Starke Schauspieler braucht dieser vielschichtige Kampf um Würde und Nähe in einer menschenverachtenden Situation. Solche hat das Theater Fürst Oblomov nicht. Statt Maxens Weg vom Überlebenshandel zur kompromißlosen Selbstachtung herauszuschälen, macht Regisseur Jürgen Bonk aus der Vorlage eine überfrachtete Multimedia-Passion. In den ersten Teil sind Videos eingeschoben. Ein Sammelsurium der Geschichtsbilder – von der Bücherverbrennung bis zu einem Propagandastreifen über „unwertes“ Leben.
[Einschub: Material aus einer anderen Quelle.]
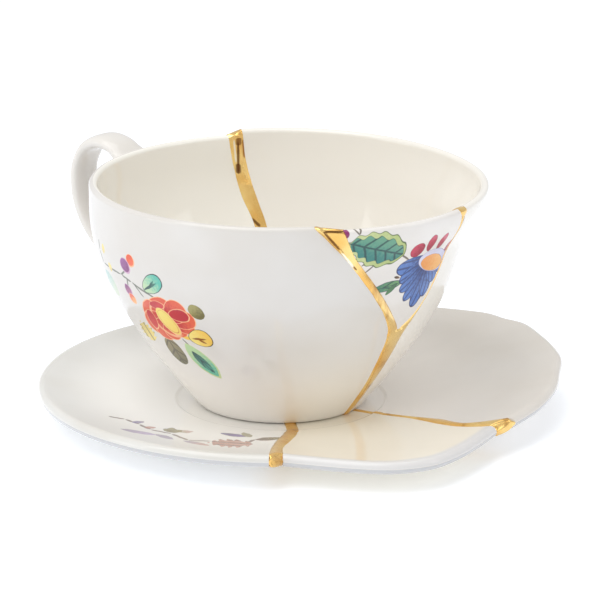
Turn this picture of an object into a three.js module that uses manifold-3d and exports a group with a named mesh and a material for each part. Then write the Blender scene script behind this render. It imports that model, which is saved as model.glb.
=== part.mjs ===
// A porcelain cup standing in its saucer, each broken and joined again with gold. Both were put
// together from shards that don't quite match, so the gold seams also bridge small steps.
// Millimetres, +Z up. The origin is on the table, under the middle of the saucer's outline.
// Azimuths are degrees about the vessels' common axis: 0 is +X, 90 is +Y, away from the front.
import * as THREE from 'three';
import { mergeVertices } from 'three/addons/utils/BufferGeometryUtils.js';
import Module from 'manifold-3d';

const wasm = await Module();
wasm.setup();

// The axis stands left of the middle, because the lobed side of the saucer reaches further out.
const axisX = -6.25;
// Between each broken edge and the gold.
const seamGap = 0.3;
// Between the cup's foot and the saucer's well.
const seatGap = 0.2;
// The widest step between two columns of a shard's facets, in degrees.
const columnStep = 7.5;

const cup = {
  height: 74.7,
  footRadius: 27.6,
  bodyRadius: 62.2,
  bellyHeight: 67,
  wall: 2.8,
  footRing: 3.5,
  footRingSlope: 0.8,
  footRecess: 1.5,
  floor: 3.5,
  // Where the floor turns up into the wall, inside.
  floorRound: { start: -3, middle: -0.5, end: 1.8, rise: 0.25 },
  pool: 3,
};

// The flared shard is the wider side of another cup: its lip leans out, most of all at peak.
// from and waistFrom to waistTo are shares of the wall's height.
const flare = {
  all: 1.6,
  reach: 5.9,
  peak: -28,
  spread: { before: 42, after: 54 },
  fullness: 2.6,
  from: 0.755,
  waist: 1.5,
  waistFrom: 0.3,
  waistTo: 0.7,
  lift: 0.4,
  tilt: 1.45,
};

const handle = {
  azimuth: 144,
  width: 13.5,
  lowerWidth: 10,
  thickness: 4.4,
  // How much thinner the strap is along its two sides, as a share.
  taper: 0.9,
  // Centre line as [radius past the body, height under the lip].
  line: [
    [-1.4, 2.8], [6, -1.6], [13.5, -1.2], [18.6, 4.6], [20, 13],
    [18, 22], [12, 31.5], [3.5, 38.5], [-6, 43.4], [-15, 46.8],
  ],
  // How far the ends run into the wall, as a share of its thickness.
  rootDepth: 0.75,
};

const saucer = {
  radius: 80,
  crest: 12.1,
  wellRadius: 33.8,
  well: 5,
  wellStep: 0.6,
  wellStepWidth: 0.5,
  thickness: 3.2,
  // The dish is nearly a cone. It turns up a little towards the lip.
  dishBend: 1.15,
  lip: 4,
  underWell: 1.8,
  footInner: 36,
  footOuter: 40,
  footSlope: 1,
  pool: 5.6,
};

// Outlines of the two odd shards: [azimuth, radius, height of the lip's crest].
const frontRim = [
  [-95, 72, 10.6], [-89, 75, 10.6], [-82, 78.7, 10.6], [-75, 83.6, 10.6], [-70, 87.4, 10.6],
  [-66, 89.8, 10.6], [-61, 91.1, 10.6], [-57, 91, 10.6], [-49, 87.9, 10.6], [-42, 85.2, 10.7],
  [-35, 83.2, 10.8], [-26, 82.6, 11],
];
const lobedRim = [
  [-38, 83.5, 11], [-27, 86.2, 12.4], [-19, 88.8, 13.6], [-10, 91, 15.2], [-2, 91.8, 16.4], [5, 93.4, 17.2],
  [12, 93.7, 17.2], [20, 94.1, 17.2], [29, 95.3, 17.1], [34, 93.4, 16.9], [39, 93.3, 16.7], [45, 90.8, 16.3],
  [51, 88.6, 15.8], [62, 85.5, 15], [78, 83, 13.8], [90, 82.2, 13], [110, 81.6, 12.2],
];

// Broken edges as [share of the way up the wall, azimuth]. The painted front has a wedge-shaped
// flower shard between the main and the flared one, and the back seam faces it.
const cupEdges = {
  mainFront: [
    [0, -42.2], [0.145, -43.4], [0.29, -46.6], [0.461, -49.6], [0.513, -51.8],
    [0.571, -54.9], [0.633, -58.5], [0.77, -66.1], [0.895, -72.9], [1, -79.9],
  ],
  flowerLeft: [
    [0.42, -45.1], [0.466, -45.1], [0.549, -50.1], [0.607, -53.6],
    [0.721, -60.3], [0.807, -65.2], [0.875, -68.5], [1, -72.1],
  ],
  flowerRight: [
    [0.42, -44], [0.466, -44], [0.509, -40], [0.561, -36.7], [0.615, -34.5],
    [0.7, -32.2], [0.76, -30.8], [0.82, -30.2], [0.9, -31.2], [1, -34],
  ],
  flaredFront: [
    [0, -37], [0.1, -37.2], [0.21, -38.8], [0.37, -40.4], [0.438, -39.9], [0.484, -38.4], [0.561, -35.4],
    [0.62, -33.2], [0.7, -30.9], [0.76, -29.4], [0.82, -28.8], [0.9, -29.4], [1, -31.6],
  ],
  flaredBack: [[0, 87.3], [0.3, 91], [0.585, 95.7], [0.685, 98.2], [0.857, 101.9], [1, 103.1]],
  mainBack: [[0, 93.3], [0.3, 96], [0.585, 100], [0.708, 103.6], [0.868, 106.2], [1, 107.7]],
};
// The flower shard's tip, as a share of the wall's height.
const flowerTip = 0.466;
// How far the two upper seams reach down into the lower one.
const seamOverlap = 3;
// A seam's inner end stands inside the gold pool, at this share of its radius.
const poolReach = 0.75;
const seamColumns = 3;

// Broken edges as [share of the way from the well to the lip, azimuth].
const saucerEdges = {
  leftFront: [[0, -86.2], [0.33, -90.5], [0.63, -92], [1, -92.4]],
  frontLeft: [[0, -80.5], [0.36, -86.1], [0.68, -89.2], [1, -89.3]],
  frontRight: [[0, -29.5], [0.125, -31.3], [0.33, -33], [0.55, -35.9], [0.7, -37], [0.83, -36.4], [1, -34.4]],
  lobedFront: [
    [0, -26.8], [0.12, -29.6], [0.3, -31.6], [0.54, -33], [0.72, -35], [0.8, -34.2], [0.9, -31.8], [1, -29],
  ],
  lobedBack: [[0, 104], [1, 105]],
  leftBack: [[0, 109], [1, 108]],
};

const porcelain = (color) => new THREE.MeshStandardMaterial({ color, roughness: 0.08, metalness: 0 });
const gold = new THREE.MeshStandardMaterial({ color: 0xe0ac4c, roughness: 0.18, metalness: 1 });

const radians = THREE.MathUtils.degToRad;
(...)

Das nivelliert eher den Gegenstand, als daß es Zusammenhänge erklärte. In den KZ-Szenen tauchen dann der ermordete Freund als gekreuzigter Christus auf sowie ein martialisch singender Transvestit. Dieser platt kopierte Angels-in-America-Symbolismus zerstört die atemlose Kargheit der Gefühlsäußerungen völlig, mit der Autor Sherman seine Protagonisten quälend langsam zueinanderfinden läßt. Ständig übereinandergehäufte Emotion führt zu unfreiwilliger Komik, nur nicht zu Betroffenheit. Und für gefühligen Trauerkitsch taugt dieses aufwühlende Stück erst recht nicht. Gerd Hartmann

„Bent – Rosa Winkel“ von Martin Sherman, 21. bis 25.11., jeweils 20 Uhr im Theater Fürst Oblomov, Neue Promenade 6.